* START *
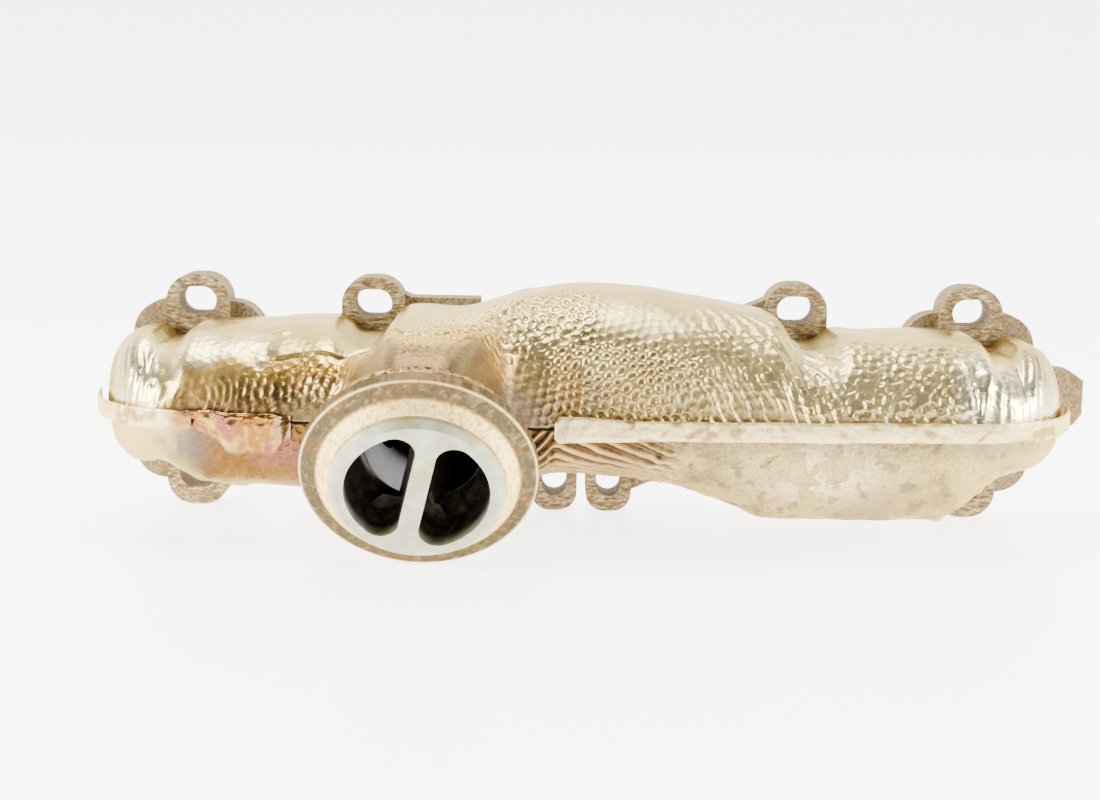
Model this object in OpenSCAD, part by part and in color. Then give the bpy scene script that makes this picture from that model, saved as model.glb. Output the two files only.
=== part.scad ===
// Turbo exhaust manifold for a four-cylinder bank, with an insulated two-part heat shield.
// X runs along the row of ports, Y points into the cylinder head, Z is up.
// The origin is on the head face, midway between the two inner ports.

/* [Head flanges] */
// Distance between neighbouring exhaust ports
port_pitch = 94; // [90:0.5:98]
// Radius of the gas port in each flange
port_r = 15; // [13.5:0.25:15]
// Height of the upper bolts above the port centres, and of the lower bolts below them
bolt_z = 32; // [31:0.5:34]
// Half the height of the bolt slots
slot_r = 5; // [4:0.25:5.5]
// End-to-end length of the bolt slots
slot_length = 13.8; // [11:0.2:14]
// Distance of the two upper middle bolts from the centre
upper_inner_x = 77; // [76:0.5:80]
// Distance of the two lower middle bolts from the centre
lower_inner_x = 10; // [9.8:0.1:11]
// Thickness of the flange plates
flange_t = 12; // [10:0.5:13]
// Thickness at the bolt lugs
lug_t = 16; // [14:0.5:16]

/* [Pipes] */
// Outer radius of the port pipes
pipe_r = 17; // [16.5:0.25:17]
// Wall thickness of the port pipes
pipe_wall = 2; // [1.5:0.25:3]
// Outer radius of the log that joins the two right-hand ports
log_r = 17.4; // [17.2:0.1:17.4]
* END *
AIM: Go back to the listing above and please repeat it exactly.

RESPONSE TO THE EXERCISE:
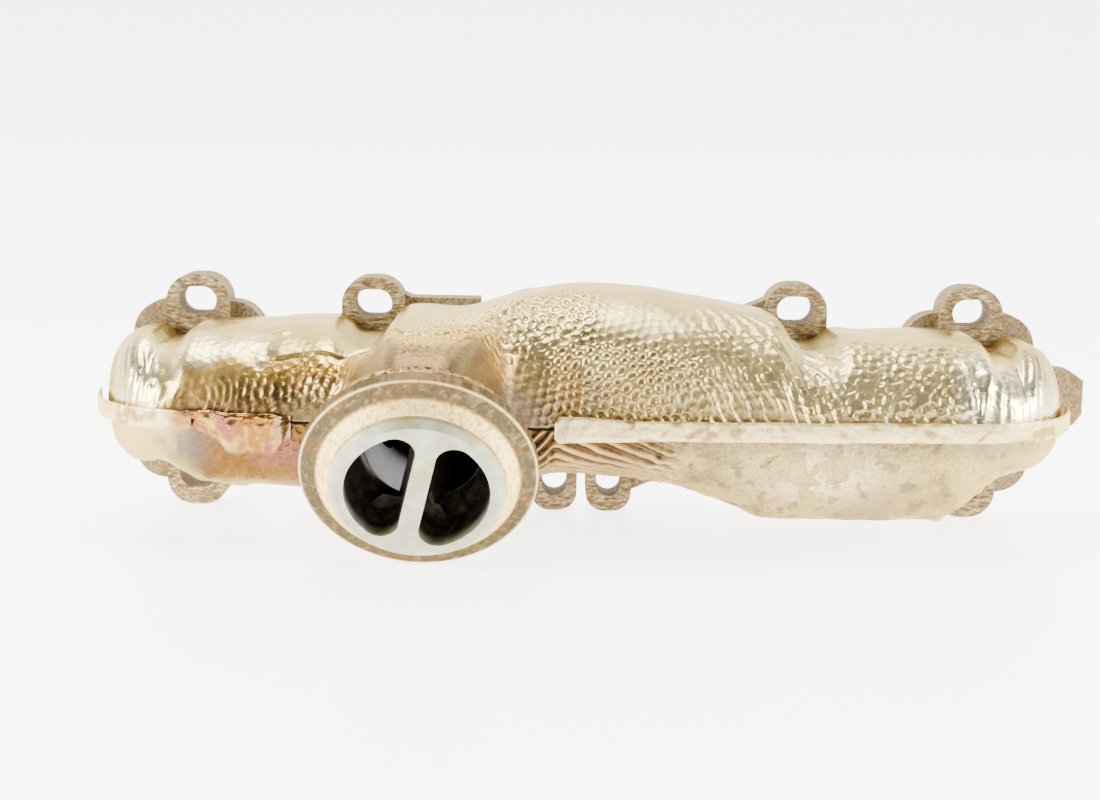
Model this object in OpenSCAD, part by part and in color. Then give the bpy scene script that makes this picture from that model, saved as model.glb. Output the two files only.
=== part.scad ===
// Turbo exhaust manifold for a four-cylinder bank, with an insulated two-part heat shield.
// X runs along the row of ports, Y points into the cylinder head, Z is up.
// The origin is on the head face, midway between the two inner ports.

/* [Head flanges] */
// Distance between neighbouring exhaust ports
port_pitch = 94; // [90:0.5:98]
// Radius of the gas port in each flange
port_r = 15; // [13.5:0.25:15]
// Height of the upper bolts above the port centres, and of the lower bolts below them
bolt_z = 32; // [31:0.5:34]
// Half the height of the bolt slots
slot_r = 5; // [4:0.25:5.5]
// End-to-end length of the bolt slots
slot_length = 13.8; // [11:0.2:14]
// Distance of the two upper middle bolts from the centre
upper_inner_x = 77; // [76:0.5:80]
// Distance of the two lower middle bolts from the centre
lower_inner_x = 10; // [9.8:0.1:11]
// Thickness of the flange plates
flange_t = 12; // [10:0.5:13]
// Thickness at the bolt lugs
lug_t = 16; // [14:0.5:16]

/* [Pipes] */
// Outer radius of the port pipes
pipe_r = 17; // [16.5:0.25:17]
// Wall thickness of the port pipes
pipe_wall = 2; // [1.5:0.25:3]
// Outer radius of the log that joins the two right-hand ports
log_r = 17.4; // [17.2:0.1:17.4]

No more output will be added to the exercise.